David Penz July 27, 2010 at 4:10 pm

Supreme Tech Ninja – I think you made an excellent point about how this might fuel paranoia and make people think more personal information is gathered than actually is. Google already has taken pains to ensure that Analytics is set up such that data is presented at an anonymous level, and it’s even in the terms of service that you cannot use the tool to extract personally identifiable information, but nonetheless the opt-out may cause people to perceive the opt-out as a ‘fix’ to a privacy problem that may not even exist.

However, I don’t think webmasters and marketers should be as upset about the fact that they will lose the ability to track visits on a few percent of total visitors (unless it turns out that a large percent of web surfers end up adopting and using the opt-out). In the offline world, we are already used to accepting a certain loss of trackable data as long as we can explain the loss.
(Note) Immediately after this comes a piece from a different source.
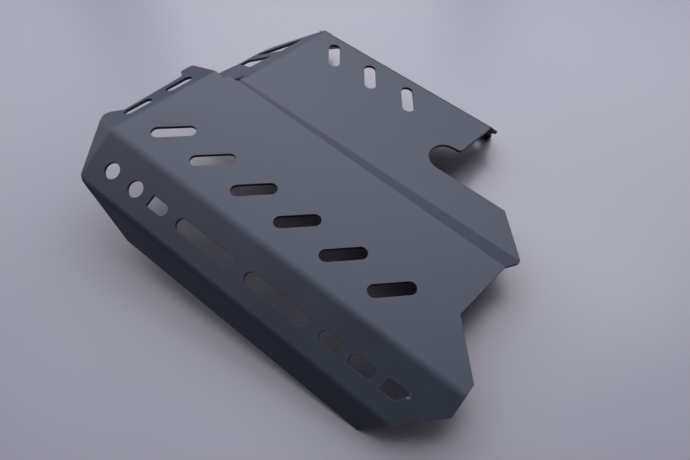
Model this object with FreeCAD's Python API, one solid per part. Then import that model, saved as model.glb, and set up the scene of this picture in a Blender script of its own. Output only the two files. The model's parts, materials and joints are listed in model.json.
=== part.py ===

Take direct mail as an example, names and addresses on the mail peice are often matched to names and addresses of customers to identify who responded to a mail campaign, but things like misspellings can lead to an actual response not being identified as such. As long as web metrics remain precise and consistently measured, and we can explain how metrics are affected by the opt-out, we’ll still be able to measure trends and use segmentation to answer our business questions.

It may become important for Google to be transparent about how many people download and use their opt-out and to do some research into how data it provides in benchmarks changes after the opt-out. This would at least give us some comfort that we know how the opt-out is affecting us, uneasiness with the opt-out may be at least in part due simply to uncertainty.